The military has had an interest in medicine since the first cavemen fought over a good cave. For most of the history of man on this planet, more soldiers died of disease than from wounds of any sort. As we conquered disease, due largely to the military, wound care and battlefield first aid became increasingly important. Modern military medicine is approaching science fiction with many of the newest treatments available or soon to be available to soldiers.
The first diseases to kill soldiers were ones of sanitation. Cholera, typhus and typhoid were the scourge of the military encampment as late as the American Civil War. Within two generations, military leaders had realized that clean water and clean soldiers would prevent these illnesses completely. By planning the correct location of latrines, supplying pure water for cooking and drinking and by encouraging bathing to reduce the threat of lice, the diseases that killed warriors from the time of Alexander began to vanish from the battlefield. Sanitation is a military discovery.
The death blow to yellow fever was the military’s efforts to remove breeding sites for mosquitoes from Cuban and Panamanian cities.

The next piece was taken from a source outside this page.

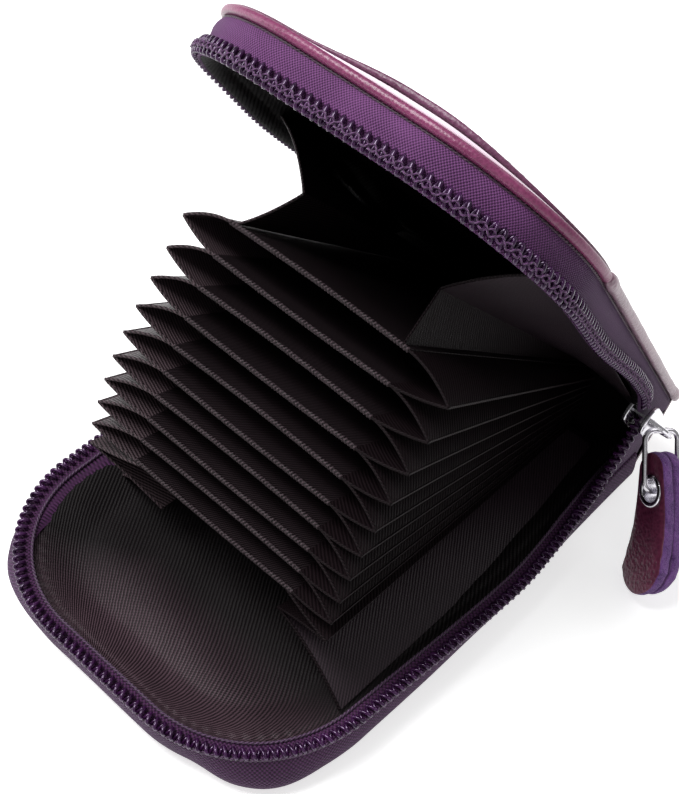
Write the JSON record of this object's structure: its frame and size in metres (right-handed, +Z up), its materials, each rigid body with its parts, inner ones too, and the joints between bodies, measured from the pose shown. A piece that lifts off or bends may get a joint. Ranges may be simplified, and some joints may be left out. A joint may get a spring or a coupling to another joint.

The foremost hospital in the military system, Walter Reed, is named for one of the military medical professionals that accomplished that task.
War wounds have often resulted in amputation of limbs. Research into artificial limbs was spurred by the wounded in World War II, and the military funded that work. Even today, DARPA is funding research into attaching artificial limbs to the human nervous system so that they operate with the same control that natural limbs do.
It has long been recognized that the sooner that an injured person can reach medical care, the greater their chance of recovery. The military created the first medical evacuation program using helicopters during the Korean War. Today, every urban center and most of the rural areas in the United States have access to air ambulances that airlift injured civilians to trauma centers and have saved thousands of lives since they began operation.
Emergency Medical Services (EMS) in the United States owes its origins to the military. Many of the men returning from Vietnam discovered that their emergency care stateside was two guys in an old hearse from the local undertaker. That was not what the military provided, and within a short time the EMS system was created. Since those early days, in many states paramedics now perform procedures in the field such as chest decompressions that were once the purview of surgeons in a hospital operating room.
The military is not finished. It continues to sponsor research that will change the lives of millions of Americans who may become sick or injured in the future. This is what the future holds: They can regrow a finger. They can use an ink jet printer to distribute adult stem cells and regrow burned tissue. They can prevent scars and repair much of the damage from existing scars. They can treat traumatic brain injury and replace the trauma that caused PTSD in memory.
The military continues its efforts to ameliorate or prevent injuries and illness in the soldiers, sailors, Marines, airmen and Coast Guardsmen under its command. These efforts result in medical advances of all kinds that are then transferred to civilian medical practices. In the end, military medicine helps us all.